— Start Listing —

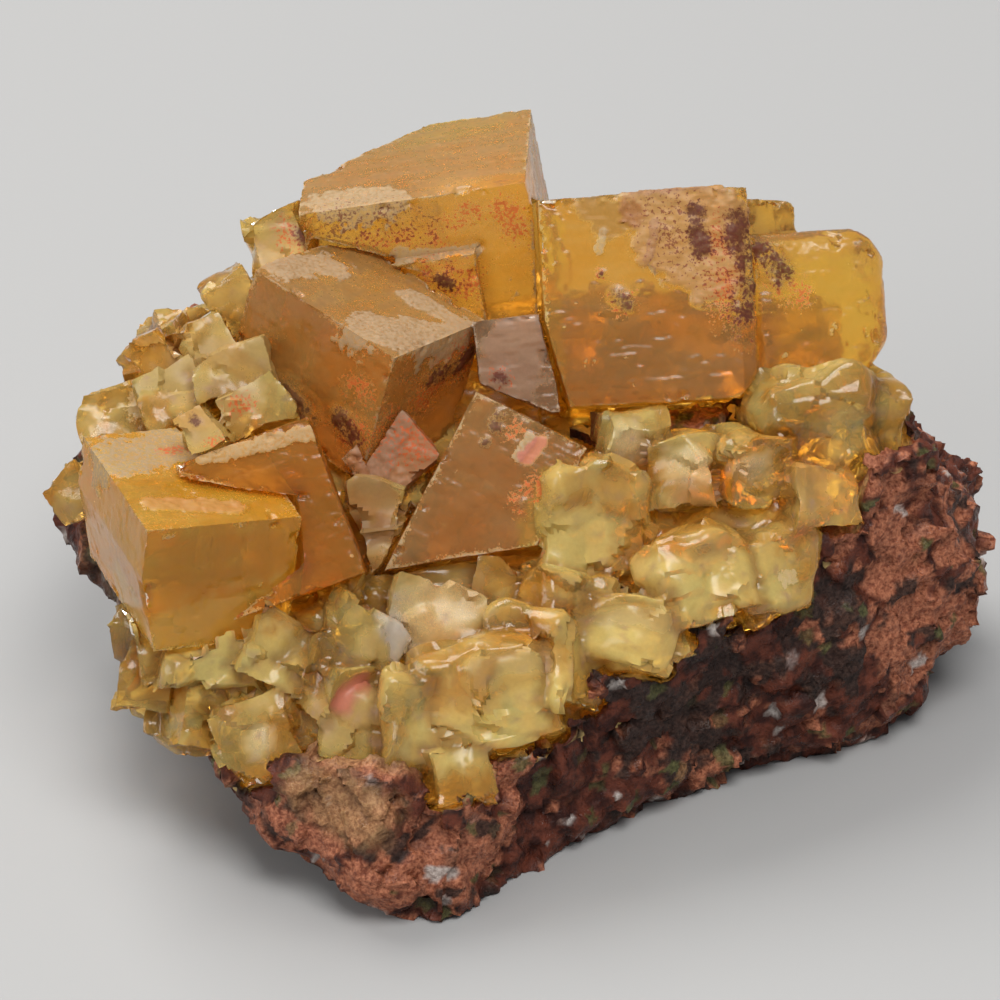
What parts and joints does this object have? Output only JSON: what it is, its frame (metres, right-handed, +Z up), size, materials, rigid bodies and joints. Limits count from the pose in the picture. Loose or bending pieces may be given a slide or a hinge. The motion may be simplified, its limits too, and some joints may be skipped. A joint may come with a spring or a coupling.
{
  "type": "fluorite on matrix mineral specimen",
  "caption": "Cubic amber and yellow fluorite crystals grown over a rough lump of pink and dark granite that stands on a flat worn foot.",
  "frame": {"origin": "middle of the specimen's outline in plan, on the plane it stands on", "axes": "+X along the specimen's length, +Y from its low front to its high back, +Z up"},
  "size_m": [0.0624, 0.0458, 0.036],
  "materials": {
    "granite": "rough",
    "amber_fluorite": "frosted",
    "brown_fluorite": "frosted",
    "yellow_fluorite": "frosted"
  },
  "bodies": {
    "root": {"matrix": "granite", "crust": "yellow_fluorite", "crystal_right": "amber_fluorite", "crystal_centre": "brown_fluorite", "crystal_back": "amber_fluorite", "crystal_left": "amber_fluorite", "crystal_amber": "amber_fluorite", "crystal_wedge": "brown_fluorite", "crystal_rhomb": "brown_fluorite", "crystal_violet": "brown_fluorite"}
  },
  "joints": []
}
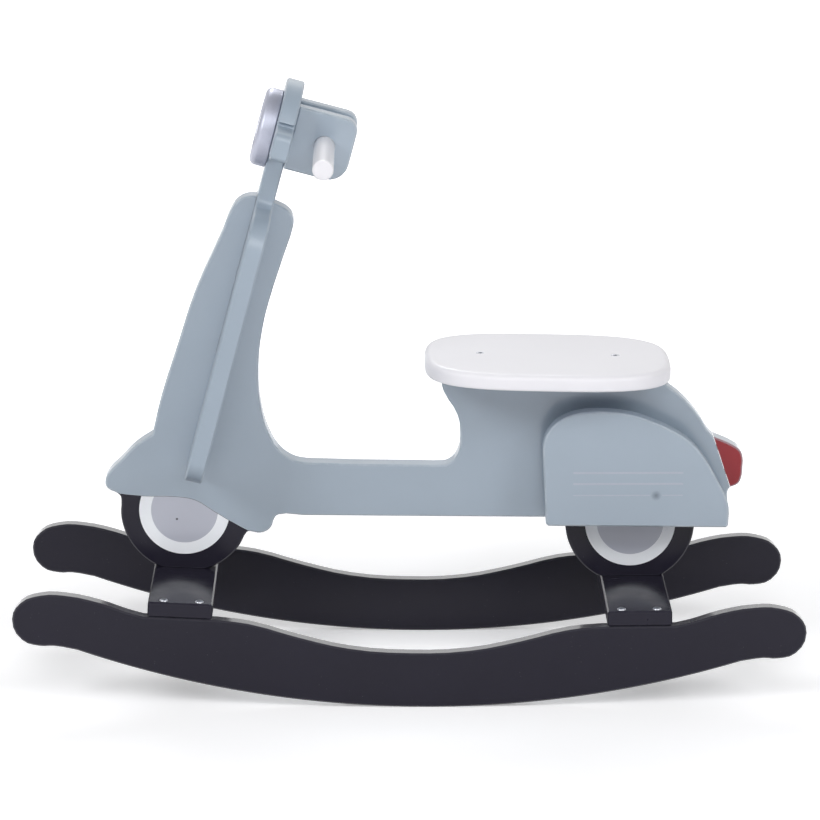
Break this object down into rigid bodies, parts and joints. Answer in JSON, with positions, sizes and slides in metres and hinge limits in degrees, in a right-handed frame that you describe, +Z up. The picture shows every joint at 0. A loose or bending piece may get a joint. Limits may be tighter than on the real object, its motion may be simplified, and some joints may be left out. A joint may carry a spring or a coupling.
{
  "type": "rocking scooter",
  "caption": "Ride-on rocking scooter of painted boards: upright body with leg shield, round headlight, grip bar, rounded seat and side cowls, on curved rockers tied by cross-boards",
  "frame": {"origin": "centre of the bounding box in plan, on the floor that the rockers stand on", "axes": "+X to the tail, -Y to the rider's left, +Z up; the toy stands at its balance, rolled back by 1.2 degrees"},
  "size_m": [0.7598, 0.3, 0.5885],
  "materials": {
    "body_paint": "semi-gloss blue-grey paint on fibreboard",
    "black_paint": "glossy black paint on fibreboard",
    "white_paint": "semi-gloss white paint on wood",
    "red_paint": "semi-gloss red paint on fibreboard",
    "silver_paint": "silver paint on a turned disc",
    "screws": "zinc plated steel",
    "dowels": "bare beech"
  },
  "bodies": {
    "root": {"body_plate": "body_paint", "shield_plate": "body_paint", "handlebar_cheek_left": "body_paint", "handlebar_cheek_right": "body_paint", "rear_cowl_left": "body_paint", "rear_cowl_right": "body_paint", "cowl_spacer_left": "body_paint", "cowl_spacer_right": "body_paint", "rocker_left": "black_paint", "rocker_right": "black_paint", "front_cross_board": "black_paint", "rear_cross_board": "black_paint", "front_wheel_plate": "black_paint", "rear_wheel_plate": "black_paint", "seat_board": "white_paint", "handlebar_rod": "white_paint", "tail_light": "red_paint", "headlight": "silver_paint", "headlight_screw": "screws", "cheek_screw_left_lower": "screws", "cheek_screw_left_upper": "screws", "cheek_screw_right_lower": "screws", "cheek_screw_right_upper": "screws", "seat_screw_front": "screws", "seat_screw_rear": "screws", "front_board_screw_left_fore": "screws", "front_board_screw_right_fore": "screws", "front_wheel_screw_fore": "screws", "front_board_screw_left_aft": "screws", "front_board_screw_right_aft": "screws", "front_wheel_screw_aft": "screws", "rear_board_screw_left_fore": "screws", "rear_board_screw_right_fore": "screws", "rear_wheel_screw_fore": "screws", "rear_board_screw_left_aft": "screws", "rear_board_screw_right_aft": "screws", "rear_wheel_screw_aft": "screws", "front_wheel_dowel_fore": "dowels", "front_wheel_dowel_aft": "dowels", "rear_wheel_dowel_fore": "dowels", "rear_wheel_dowel_aft": "dowels", "cowl_dowel_fore": "dowels", "cowl_dowel_aft": "dowels", "tail_dowel_lower": "dowels", "tail_dowel_upper": "dowels"}
  },
  "joints": []
}
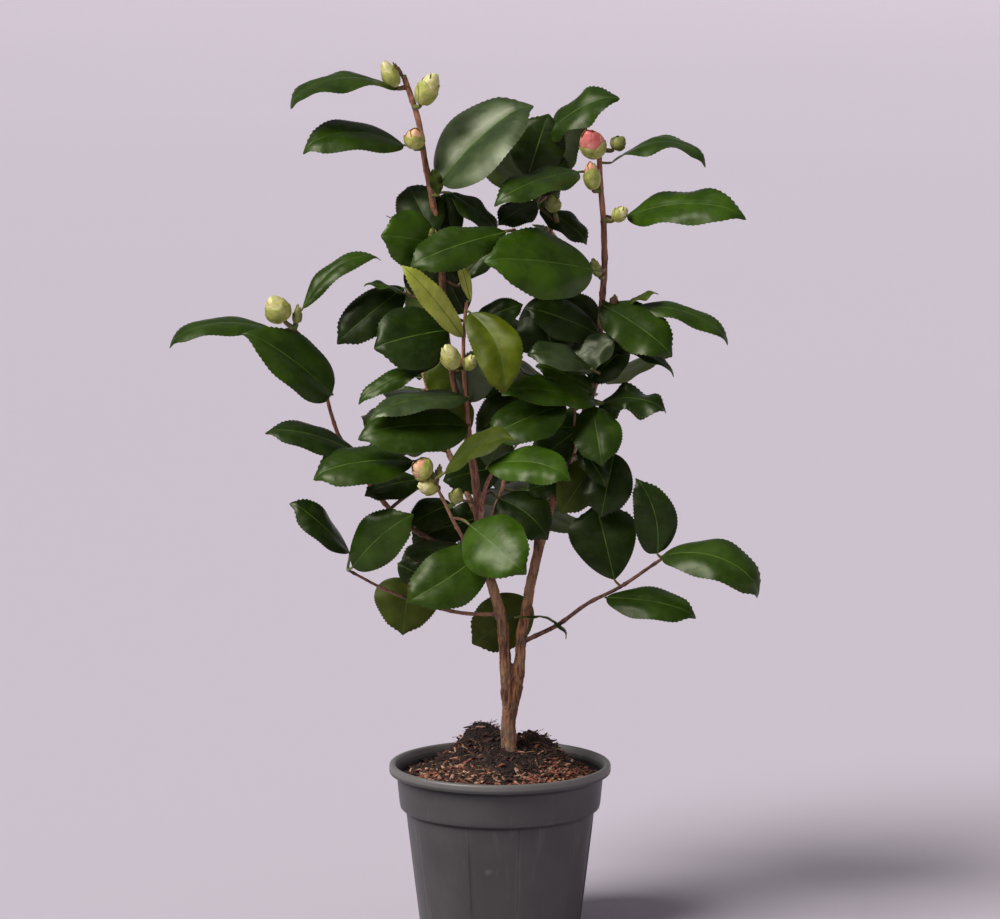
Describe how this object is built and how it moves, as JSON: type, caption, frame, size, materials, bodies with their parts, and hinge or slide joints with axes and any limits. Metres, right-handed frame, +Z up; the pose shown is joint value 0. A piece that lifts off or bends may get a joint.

— End Listing —

▸ Task requirements: Set down the entries verbatim, leaving none out.

▸ Answer to the problem:
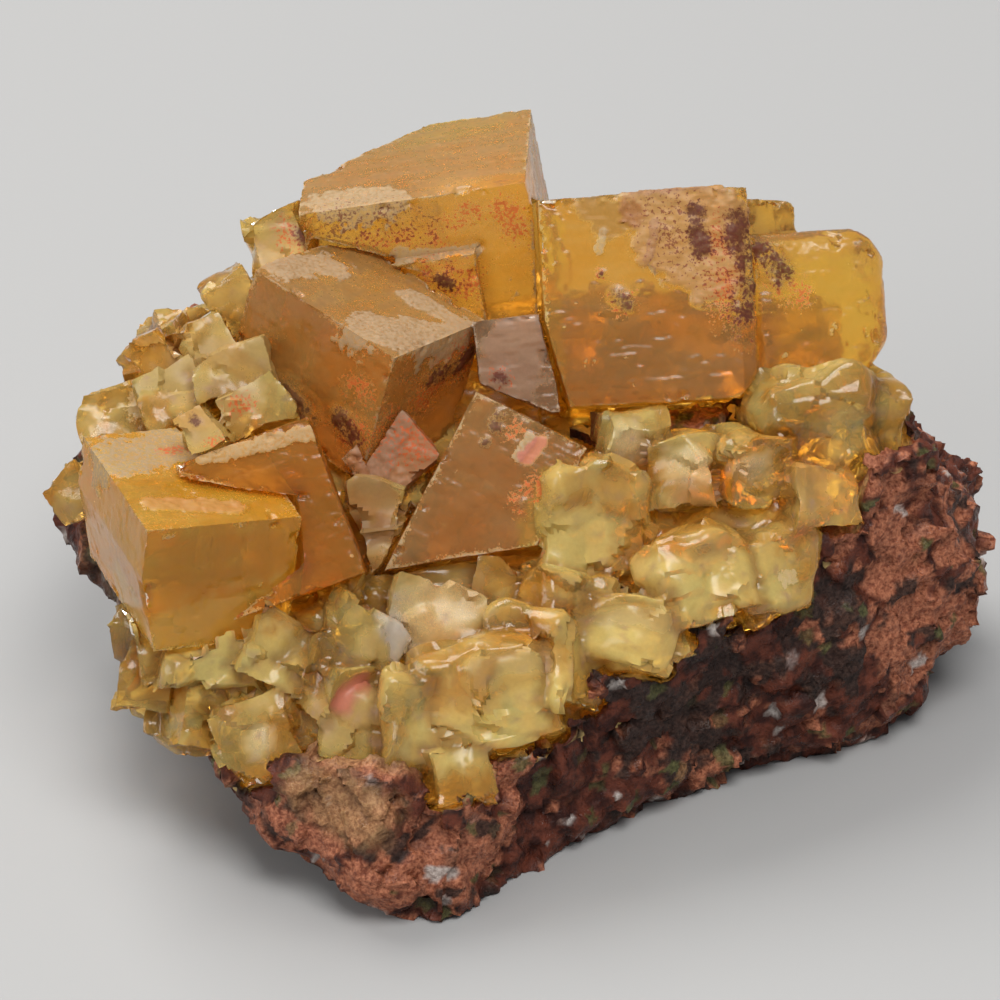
What parts and joints does this object have? Output only JSON: what it is, its frame (metres, right-handed, +Z up), size, materials, rigid bodies and joints. Limits count from the pose in the picture. Loose or bending pieces may be given a slide or a hinge. The motion may be simplified, its limits too, and some joints may be skipped. A joint may come with a spring or a coupling.
{
  "type": "fluorite on matrix mineral specimen",
  "caption": "Cubic amber and yellow fluorite crystals grown over a rough lump of pink and dark granite that stands on a flat worn foot.",
  "frame": {"origin": "middle of the specimen's outline in plan, on the plane it stands on", "axes": "+X along the specimen's length, +Y from its low front to its high back, +Z up"},
  "size_m": [0.0624, 0.0458, 0.036],
  "materials": {
    "granite": "rough",
    "amber_fluorite": "frosted",
    "brown_fluorite": "frosted",
    "yellow_fluorite": "frosted"
  },
  "bodies": {
    "root": {"matrix": "granite", "crust": "yellow_fluorite", "crystal_right": "amber_fluorite", "crystal_centre": "brown_fluorite", "crystal_back": "amber_fluorite", "crystal_left": "amber_fluorite", "crystal_amber": "amber_fluorite", "crystal_wedge": "brown_fluorite", "crystal_rhomb": "brown_fluorite", "crystal_violet": "brown_fluorite"}
  },
  "joints": []
}
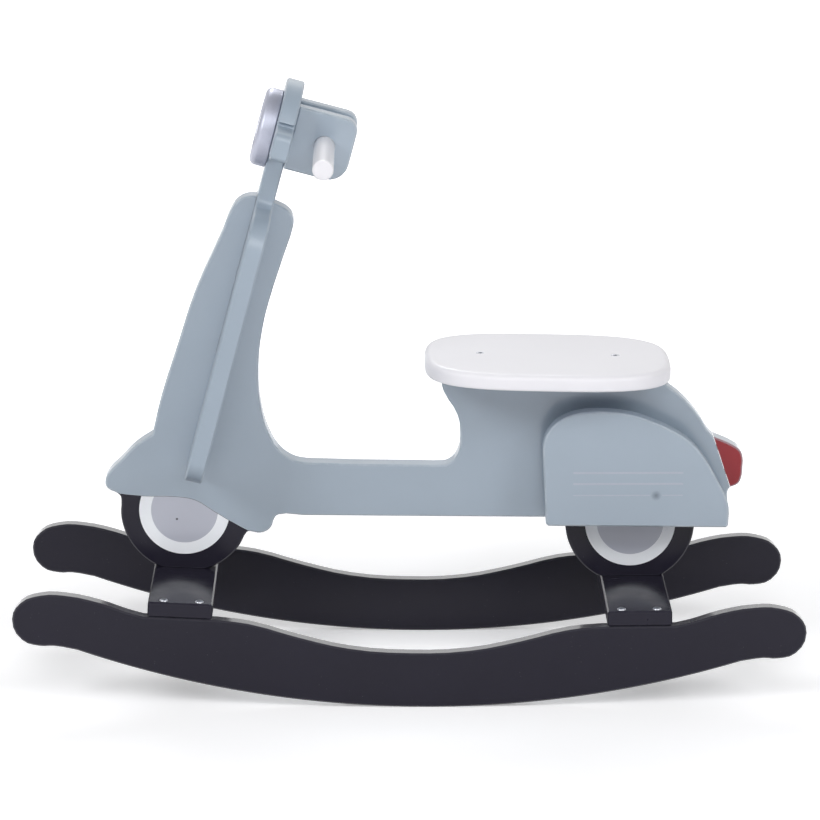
Break this object down into rigid bodies, parts and joints. Answer in JSON, with positions, sizes and slides in metres and hinge limits in degrees, in a right-handed frame that you describe, +Z up. The picture shows every joint at 0. A loose or bending piece may get a joint. Limits may be tighter than on the real object, its motion may be simplified, and some joints may be left out. A joint may carry a spring or a coupling.
{
  "type": "rocking scooter",
  "caption": "Ride-on rocking scooter of painted boards: upright body with leg shield, round headlight, grip bar, rounded seat and side cowls, on curved rockers tied by cross-boards",
  "frame": {"origin": "centre of the bounding box in plan, on the floor that the rockers stand on", "axes": "+X to the tail, -Y to the rider's left, +Z up; the toy stands at its balance, rolled back by 1.2 degrees"},
  "size_m": [0.7598, 0.3, 0.5885],
  "materials": {
    "body_paint": "semi-gloss blue-grey paint on fibreboard",
    "black_paint": "glossy black paint on fibreboard",
    "white_paint": "semi-gloss white paint on wood",
    "red_paint": "semi-gloss red paint on fibreboard",
    "silver_paint": "silver paint on a turned disc",
    "screws": "zinc plated steel",
    "dowels": "bare beech"
  },
  "bodies": {
    "root": {"body_plate": "body_paint", "shield_plate": "body_paint", "handlebar_cheek_left": "body_paint", "handlebar_cheek_right": "body_paint", "rear_cowl_left": "body_paint", "rear_cowl_right": "body_paint", "cowl_spacer_left": "body_paint", "cowl_spacer_right": "body_paint", "rocker_left": "black_paint", "rocker_right": "black_paint", "front_cross_board": "black_paint", "rear_cross_board": "black_paint", "front_wheel_plate": "black_paint", "rear_wheel_plate": "black_paint", "seat_board": "white_paint", "handlebar_rod": "white_paint", "tail_light": "red_paint", "headlight": "silver_paint", "headlight_screw": "screws", "cheek_screw_left_lower": "screws", "cheek_screw_left_upper": "screws", "cheek_screw_right_lower": "screws", "cheek_screw_right_upper": "screws", "seat_screw_front": "screws", "seat_screw_rear": "screws", "front_board_screw_left_fore": "screws", "front_board_screw_right_fore": "screws", "front_wheel_screw_fore": "screws", "front_board_screw_left_aft": "screws", "front_board_screw_right_aft": "screws", "front_wheel_screw_aft": "screws", "rear_board_screw_left_fore": "screws", "rear_board_screw_right_fore": "screws", "rear_wheel_screw_fore": "screws", "rear_board_screw_left_aft": "screws", "rear_board_screw_right_aft": "screws", "rear_wheel_screw_aft": "screws", "front_wheel_dowel_fore": "dowels", "front_wheel_dowel_aft": "dowels", "rear_wheel_dowel_fore": "dowels", "rear_wheel_dowel_aft": "dowels", "cowl_dowel_fore": "dowels", "cowl_dowel_aft": "dowels", "tail_dowel_lower": "dowels", "tail_dowel_upper": "dowels"}
  },
  "joints": []
}
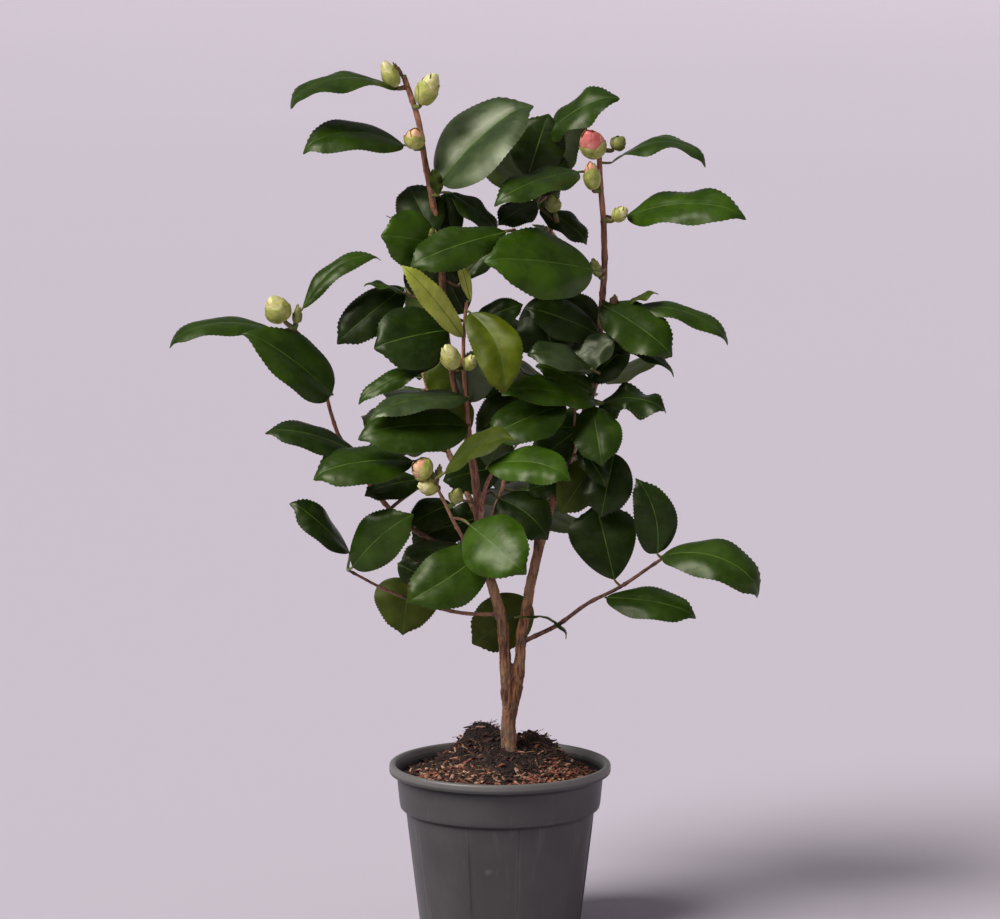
Describe how this object is built and how it moves, as JSON: type, caption, frame, size, materials, bodies with their parts, and hinge or slide joints with axes and any limits. Metres, right-handed frame, +Z up; the pose shown is joint value 0. A piece that lifts off or bends may get a joint.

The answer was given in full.